• **INFORMATION SUPPLIED**:
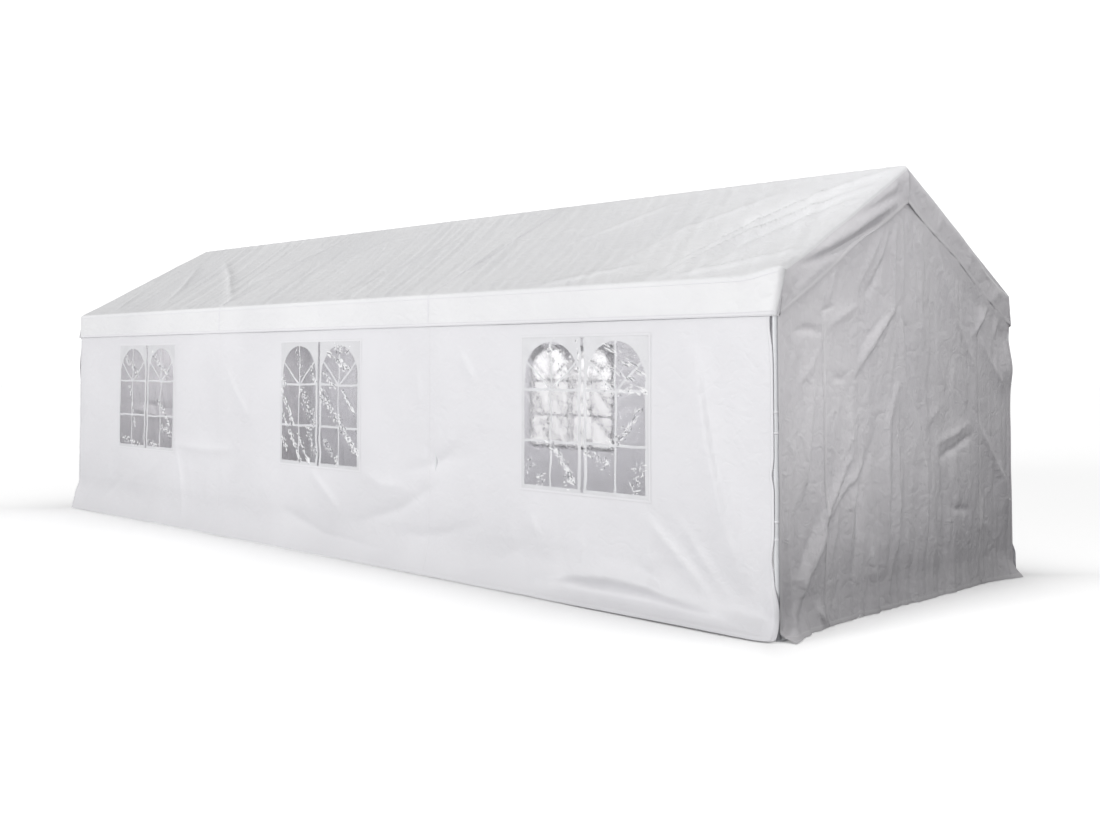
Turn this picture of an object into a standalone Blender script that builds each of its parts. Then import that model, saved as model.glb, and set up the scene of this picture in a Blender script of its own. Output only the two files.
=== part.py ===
"""Marquee tent: a steel tube frame of four arches under a fabric roof cover with a valance,
closed by two long side walls with three clear windows each and two end walls with a zipped door.

Metres, +Z up, the ridge along X. The origin is on the ground under the middle of the tent.
"""

import math

import bmesh
import bpy
from mathutils import Matrix, Vector

# Driving dimensions of the whole tent.
TENT_LENGTH = 9.0
TENT_WIDTH = 3.0
BAYS = 3
EAVE_EDGE_Z = 2.07
RIDGE_TOP_Z = 2.87
VALANCE_DROP = 0.235
GABLE_VALANCE_DROP = 0.252

# Sheets of fabric and film. A sheet is thicker than the real cloth, so that it is a solid.
FABRIC_T = 0.005
FILM_T = 0.002
SEAT_GAP = 0.0003

# Frame tubes, and the connectors whose stubs slide into them.
TUBE_R = 0.019
TUBE_WALL = 0.001
TUBE_SIDES = 16
SHARP_ANGLE = math.radians(40)
STUB_R = 0.0173
STUB_DEPTH = 0.07
STUB_HEEL = 0.008
JOINT_SPACE = 0.045
FOOT_SIDE = 0.08
FOOT_T = 0.003

# Walls, their windows and the doors in the end walls.
WALL_TOP_Z = 2.05
WALL_TOP_SPACE = 0.02
CORNER_SLIT = 0.022
HEM_Z = 0.10
HEM_FLARE = 0.045
WINDOW_W = 1.14
WINDOW_LOW_Z = 0.71
WINDOW_HIGH_Z = 1.74
DOOR_W = 2.0
DOOR_Z = 1.80

# Places worked out from the driving dimensions.
LEG_Y = TENT_WIDTH / 2 - TUBE_R
END_X = TENT_LENGTH / 2 - TUBE_R
BAY = 2 * END_X / BAYS
FRAME_XS = [-END_X + i * BAY for i in range(BAYS + 1)]
SIDE_WALL_Y = TENT_WIDTH / 2 + SEAT_GAP
END_WALL_X = TENT_LENGTH / 2 + SEAT_GAP
VALANCE_Y = SIDE_WALL_Y + 2 * FABRIC_T + SEAT_GAP
VALANCE_X = END_WALL_X + 2 * FABRIC_T + SEAT_GAP
SLOPE = (RIDGE_TOP_Z - EAVE_EDGE_Z) / VALANCE_Y
PITCH = math.atan(SLOPE)
AXIS_DROP = (FABRIC_T + SEAT_GAP + TUBE_R) / math.cos(PITCH)
SIDES = {"front": -1, "back": 1}
ENDS = {"left": -1, "right": 1}

# Colours, with roughness and metallic value.
PAINTED_STEEL = ("white_painted_steel", (0.80, 0.81, 0.83), 0.35, 0.0)
ZINC_STEEL = ("zinc_coated_steel", (0.62, 0.64, 0.66), 0.40, 0.8)
ROOF_CLOTH = ("roof_cloth", (0.83, 0.83, 0.84), 0.55, 0.0)
WALL_CLOTH = ("wall_cloth", (0.88, 0.88, 0.90), 0.55, 0.0)
CLEAR_FILM = ("clear_film", (0.80, 0.82, 0.84), 0.10, 0.0)


def roof_z(y):
    """Height of the roof cover's outer face at the distance y from the ridge line."""
    return RIDGE_TOP_Z - SLOPE * abs(y)


EAVE_AXIS_Z = roof_z(LEG_Y) - AXIS_DROP
RIDGE_AXIS_Z = RIDGE_TOP_Z - AXIS_DROP


def clear_scene():
    for obj in list(bpy.data.objects):
        bpy.data.objects.remove(obj, do_unlink=True)


def material(finish):
    name, colour, roughness, metallic = finish
    found = bpy.data.materials.get(name)
    if found:
        return found
    made = bpy.data.materials.new(name)
    made.use_nodes = True
    shader = made.node_tree.nodes["Principled BSDF"]
    shader.inputs["Base Color"].default_value = (*colour, 1.0)
    shader.inputs["Roughness"].default_value = roughness
    shader.inputs["Metallic"].default_value = metallic
    return made


def add_object(name, mesh, finish=None):
    obj = bpy.data.objects.new(name, mesh)
    bpy.context.scene.collection.objects.link(obj)
    if finish:
        mesh.materials.append(material(finish))
    return obj


def mesh_from(bm, name):
    bmesh.ops.recalc_face_normals(bm, faces=bm.faces)
    mesh = bpy.data.meshes.new(name)
    bm.to_mesh(mesh)
    bm.free()
    return mesh


def facing(direction):
    """Rotation that turns +Z to the direction."""
    return Vector(direction).to_track_quat("Z", "Y").to_matrix().to_4x4()


def smooth_round_faces(mesh):
    mesh.shade_smooth()
    mesh.set_sharp_from_angle(angle=SHARP_ANGLE)


# Tubes, legs and connectors.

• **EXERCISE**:
Look for the word "into" in every line of the listing and copy the lines that have it.

• **EXERCISE RESPONSE**:
Turn this picture of an object into a standalone Blender script that builds each of its parts. Then import that model, saved as model.glb, and set up the scene of this picture in a Blender script of its own. Output only the two files.
# Frame tubes, and the connectors whose stubs slide into them.